Sweeney played in 92 games for the Monarchs in 2022, being named an All-Star after posting a .321/.410/.490 slash line with 13 home runs, 49 RBI, and 31 stolen bases. He was released on October 27, 2022.

===Sioux Falls Canaries===
On May 2, 2023, Sweeney signed with the Sioux Falls Canaries of the American Association of Professional Baseball. In 98 games for the Canaries, he batted .283/.390/.508 with 19 home runs, 57 RBI, and 20 stolen bases. In addition, Sweeney was named an All–Star for the Canaries during the season.

===Pericos de Puebla===
On January 2, 2024, Sweeney signed with the Pericos de Puebla of the Mexican League. In five games for Puebla, he went 0–for–2 with a stolen base. On April 22, Sweeney was released by the Pericos.
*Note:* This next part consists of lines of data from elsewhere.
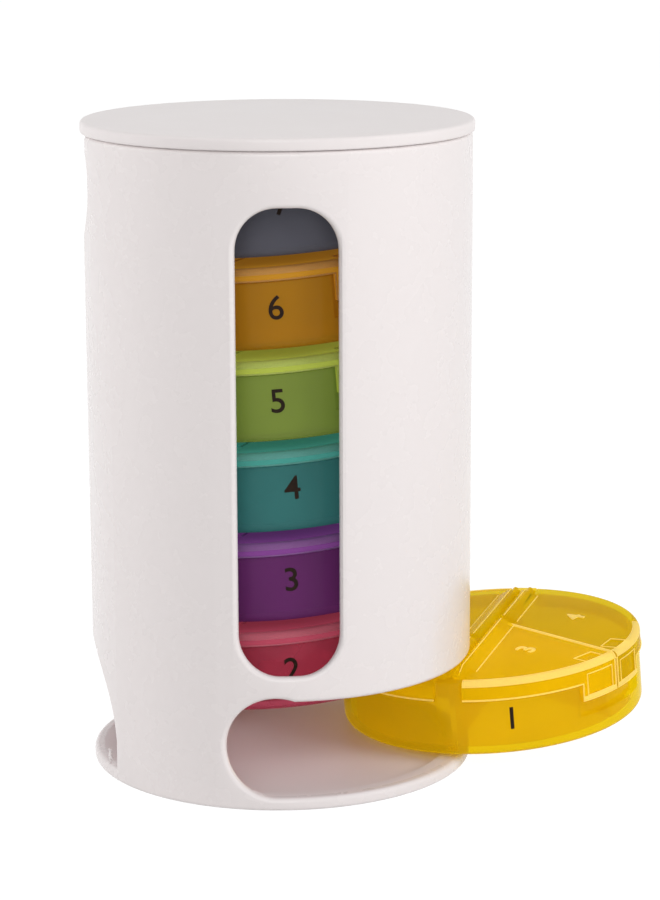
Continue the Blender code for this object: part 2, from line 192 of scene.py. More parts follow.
# Flash
FOOT_FLASH = {"Width": 0.9, "Length": 3.2, "Count": 26, "Smallest": 0.12, "Largest": 0.34, "Seed": 4}
FOOT_FLASH_BEARING = -63.5
FOOT_FLASH_HEIGHT = 4.6
LUG_FLASH = {"Width": 2.6, "Length": 2.4, "Count": 18, "Smallest": 0.15, "Largest": 0.42}
LUG_FLASH_HEIGHT = 2.4

# Facets
STEPS = 192
TRAY_STEPS = 128
ARC_STEPS = 6
EDGE_STEPS = 2
END_LUG_EDGE_STEPS = 3
BAND_STEPS = 5
WALL_STRIPS = 180
OUTLINE_STEP = 0.9
BARREL_SIDES = 28
PIN_HOLE_SIDES = 20
PIN_SIDES = 16
CRUMB_DIVISIONS = 2
BEAD_ROUNDNESS = 1
LETTER_STEPS = 6
SHARP_ANGLE = 35.0
EDGE_ANGLE = 60.0

# Working allowances
OVERRUN = 3.0
SEAM_REACH = 0.001
WALL_MERGE = 0.0001
SHEET_MERGE = 0.00001

# A lid's kind, whether it is turned round, its mark, and whether its tint is plain or painted darker as shade
LIDS = {
    "front_right": ("front", False, 3, "pale"),
    "back_right": ("back", False, 4, "painted_shade"),
    "back_left": ("front", True, 2, "painted_shade"),
    "front_left": ("back", True, 1, "pale"),
}

# Each tray's colour, the tints of its lids and its bowl, and how much the painted highlights along its edges
# glow
TRAY_PLASTICS = {
    1: ("amber", (0.865, 0.65, 0.006), (0.765, 0.557, 0.005), 0.24),
    2: ("red", (0.64, 0.12, 0.19), (0.57, 0.09, 0.15), 0.02),
    3: ("purple", (0.33, 0.10, 0.40), (0.26, 0.06, 0.26), 0.0),
    4: ("teal", (0.11, 0.46, 0.40), (0.09, 0.33, 0.32), 0.0),
    5: ("green", (0.58, 0.66, 0.12), (0.38, 0.48, 0.11), 0.0),
    6: ("orange", (0.67, 0.35, 0.035), (0.62, 0.33, 0.025), 0.0),
    7: ("grey_blue", (0.24, 0.25, 0.30), (0.20, 0.20, 0.24), 0.0),
}
LID_CLEAR = {"drawn": 0.72, "stacked": 0.45}
# Painted glow: the lid and bowl plastics give off light in their own tint, though they are no lamps
LID_PAINTED_GLOW = {"drawn": 0.12, "stacked": 0.15}
BOWL_CLEAR = {"drawn": 0.78, "stacked": 0.62}
# The bowls' painted glow
BOWL_PAINTED_GLOW = {"drawn": 0.12, "stacked": 0.06}
# The back lids' tint is darkened by this share: painted shade
PAINTED_SHADE_SHARE = 0.81

# A noise is its scale per metre and its detail, and a bump also its strength and its depth in metres
NOISE_LOW = 0.3
NOISE_HIGH = 0.7

# Clear plastic
CLEAR_CLOUD = (70.0, 3.0)
CLEAR_SHARE = 0.93
CLEAR_RUBBING = (240.0, 3.0)
CLEAR_ROUGHNESS = (0.10, 0.18)
CLEAR_BEND = 1.03
CLEAR_WAVES = (90.0, 2.0, 0.06, 0.0004)
CLEAR_GRAIN = (1900.0, 2.0, 0.05, 0.00004)
BOWL_GLOSS = 0.1
COAT_ROUGHNESS = 0.1

# Frosted marks, and the painted highlights of the pale edge lines
MARK_AND_HIGHLIGHT_PALENESS = {"drawn": 0.2, "stacked": 0.1}
EDGE_CLEAR = 0.45
EDGE_SHARE = 0.9
EDGE_ROUGHNESS = (0.4, 0.6)
EDGE_BEND = 1.15
EDGE_GRAIN = (3200.0, 3.0)
EDGE_BUMP = (0.3, 0.00006)

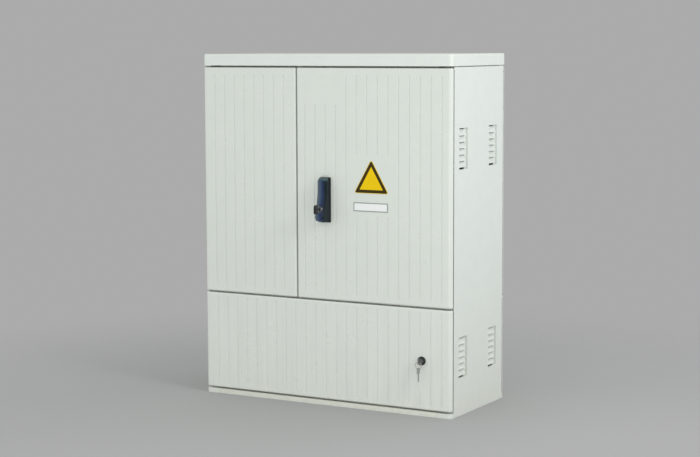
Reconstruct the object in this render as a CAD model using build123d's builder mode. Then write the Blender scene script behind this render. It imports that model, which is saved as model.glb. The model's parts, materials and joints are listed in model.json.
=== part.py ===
from build123d import *
from math import cos, radians, sin, sqrt
import os

# Roadside utility cabinet in moulded glass-fibre polyester, three doors, closed back.
# Millimetres. X to the right, Y to the back, Z up. The origin is the centre of the four
# anchor holes, on the ground under the middle of the cabinet.

# Overall size
width = 970.0
depth = 414.0
height = 1200.0

# Heights of what shows on the front, from the ground up
base_height = 16.0
lower_door_height = 339.0
roof_height = 40.0
seam = 6.0                # open seam above and below each door
roof_seam = 3.0           # seam between the side walls and the roof
left_door_width = 377.0
split_seam = 5.0          # seam between the two upper doors

# Moulded walls
wall = 5.0                # side walls, rails and roof flanges
skin = 4.0                # doors, rear panels and roof
edge_round = 12.0         # rounded upright edges; a door's hinge axis is the centre of its edge
soft_edge = 5.0           # rounded top and bottom edges
door_depth = 22.0
jamb_setback = 28.0       # from the door's face to the frame that the door closes against
jamb_reach = 45.0         # from the hinge axis to the inner edge of the side jamb
cove_clearance = 0.8      # round a door's turning edge
rib = 3.0
rib_depth = 16.0          # ribs behind a door, from its outside face
seal_rib_depth = 21.0
seal_clearance = 0.3      # between a closed door's seal and the frame

# Upright grooves in the doors' and panels' faces
groove_pitch = 40.0
groove_width = 6.0
groove_depth = 1.8
groove_taper = 38.0
upper_groove_top = 26.0   # from a groove's top end to the top edge of an upper door
upper_groove_low = 20.0
lower_groove_end = 13.0
left_first_groove = 48.0  # from the hinge edge
right_first_groove = 37.0

# Perimeter seals and the ribs that carry them
seal_width = 9.0
seal_edge = 15.5          # rib's centre line to a top, bottom or free edge
seal_hinge_side = 46.5    # rib's centre line to a rounded upright edge
seal_fit = 0.1

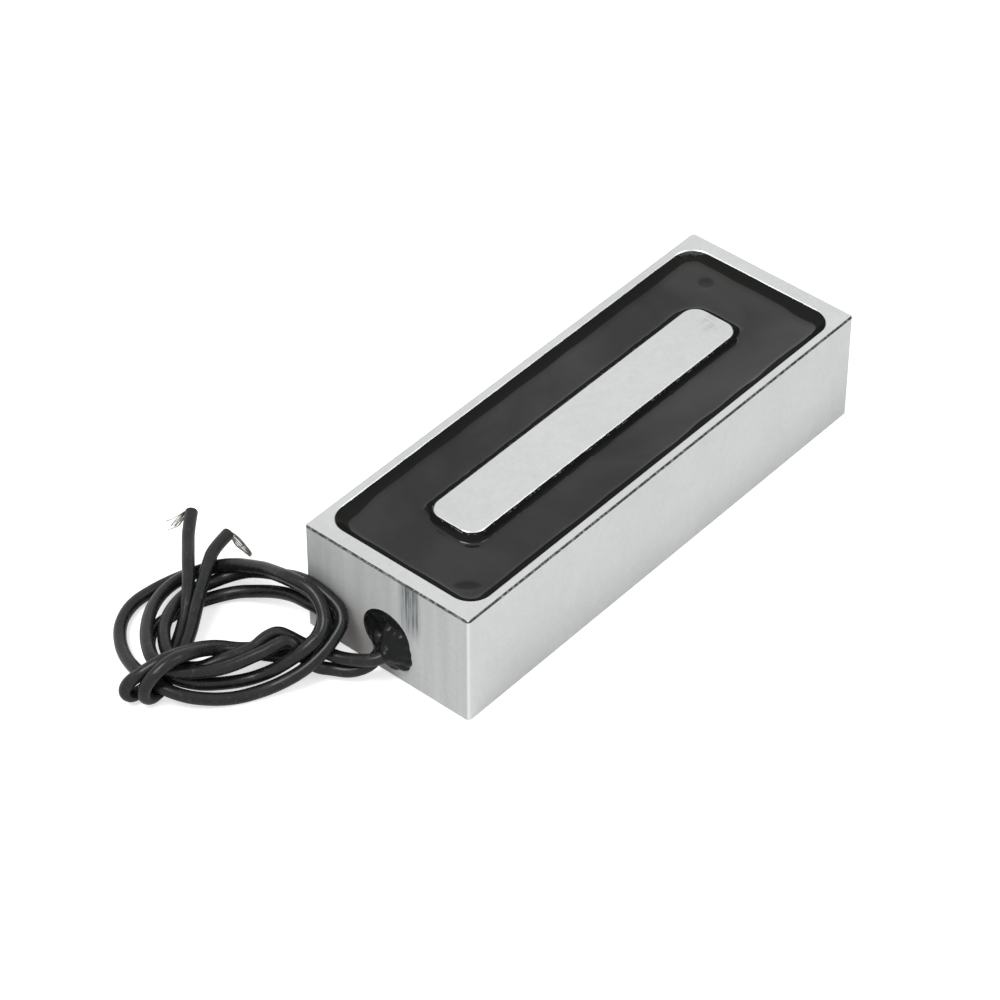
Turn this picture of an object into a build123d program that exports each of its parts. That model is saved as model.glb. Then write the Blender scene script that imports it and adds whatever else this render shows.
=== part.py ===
from build123d import *
from math import acos, atan2, degrees, dist, pi, radians, tan
import os

# A rectangular holding electromagnet: a steel block with a racetrack pocket round a centre pole,
# a coil potted in the pocket, and two flying leads that leave one end wall and lie in a loose coil.
# Millimetres. The origin is the centre of the mounting face, +Z points to the holding face,
# and the leads leave towards -X.

# Steel block
LENGTH = 100.0
WIDTH = 35.0
HEIGHT = 22.0
END_WALL = 3.1
SIDE_WALL = 1.7
BACK = 3.2
POCKET_CORNER = 4.0
UPRIGHT_ROUND = 0.8
EDGE_BREAK = 0.3
MOUTH_BREAK = 0.15

# Centre pole, machined from the same block
POLE_LENGTH = 68.8
POLE_WIDTH = 10.2
POLE_CORNER = 2.8

# Hole for the leads through the end wall
LEAD_HOLE_RADIUS = 5.0
LEAD_HOLE_Z = 8.4

# Two tapped M5 holes in the back, under the pole
TAP_CORE_RADIUS = 2.1
TAP_DEPTH = 9.0
TAP_SPACING = 50.0
TAP_MOUTH_RADIUS = 2.7
DRILL_POINT_ANGLE = 118.0
DRILL_TIP_RADIUS = 0.05

# Coil former, winding and tape: growths of the pole's outline, and levels above the pocket floor
FORMER_GAP = 0.3
FORMER_WALL = 1.0
WINDING_BUILD = 6.6
TAPE_THICKNESS = 0.25
FLANGE_OVERHANG = 0.75
FLANGE_THICKNESS = 1.0
FORMER_HEIGHT = 14.4
NOTCH_WIDTH = 2.2
NOTCH_Y = -4.0

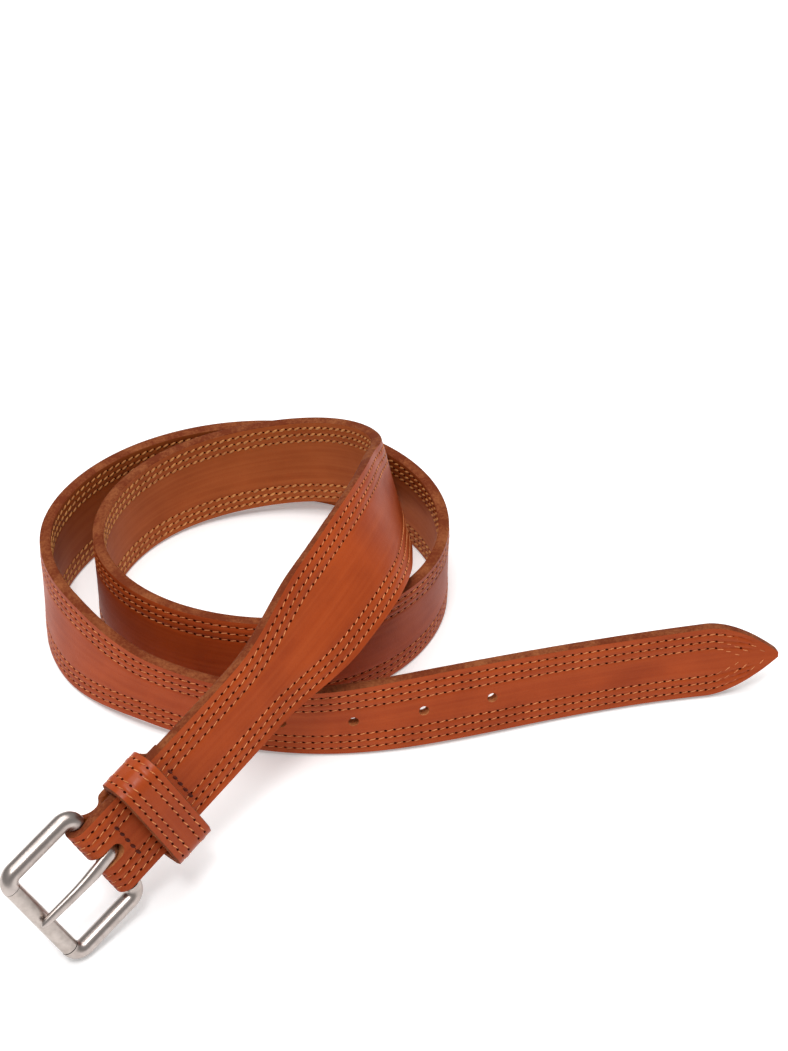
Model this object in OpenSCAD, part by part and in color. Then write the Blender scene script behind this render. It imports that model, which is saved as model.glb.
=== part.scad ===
// Leather belt with a roller buckle, rolled up flat on its edge with the
// buckle end laid across the roll. Millimetres, Z up, origin under the middle.

/* [Strap] */
// Width of the strap at the buckle end and along the tail
narrow_w = 30; // [26:0.5:36]
// Width of the strap along the body
body_w = 40; // [34:0.5:46]
// Thickness of the leather
leather_t = 4; // [3.6:0.1:4.2]
// Length from the fold at the buckle to the point of the tail
strap_len = 1096; // [1080:1:1110]
// Distance from the fold to where the strap starts to widen
flare_from = 75; // [60:1:110]
// Length over which the strap widens behind the buckle
flare_len = 42; // [30:1:60]
// Length of the narrow tail, measured from the point
tail_len = 233; // [226:1:250]
// Length over which the body narrows into the tail
taper_len = 45; // [30:1:60]
// Length of the pointed end
tip_len = 27; // [22:1:34]
// Width left at the very point
tip_w = 2; // [1:0.5:6]
// Bevel along the long edges
edge_bevel = 0.6; // [0.3:0.1:1]

/* [Prong holes] */
// Diameter of the holes
hole_d = 3.8; // [3:0.1:5]
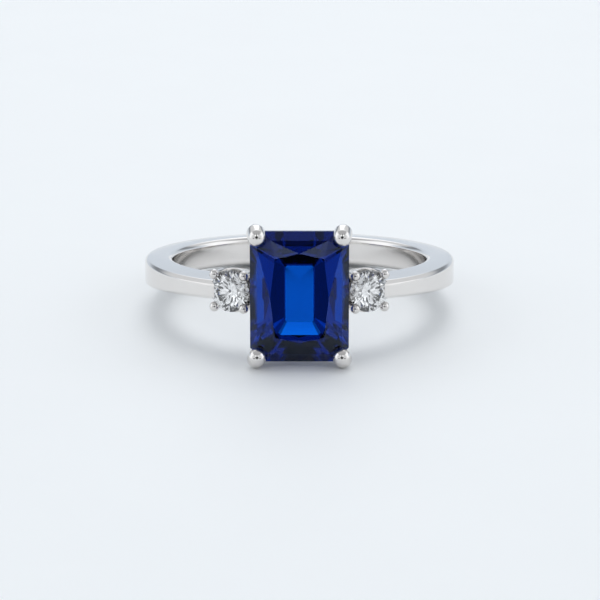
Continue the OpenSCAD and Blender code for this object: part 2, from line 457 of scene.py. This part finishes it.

On May 18, 2024, Sweeney announced his retirement from professional baseball via Instagram.

==Coaching career==
Following his retirement, Sweeney served as the hitting coach for the State College Spikes of the MLB Draft League. On July 20, 2024, Sweeney accepted a position to serve as a hitting instructor for the Philadelphia Phillies' rookie–level affiliate, the Florida Complex League Phillies.

In 2026, Sweeney was named as hitting coach of the Jersey Shore BlueClaws the High-A affiliate of the Philadelphia Phillies.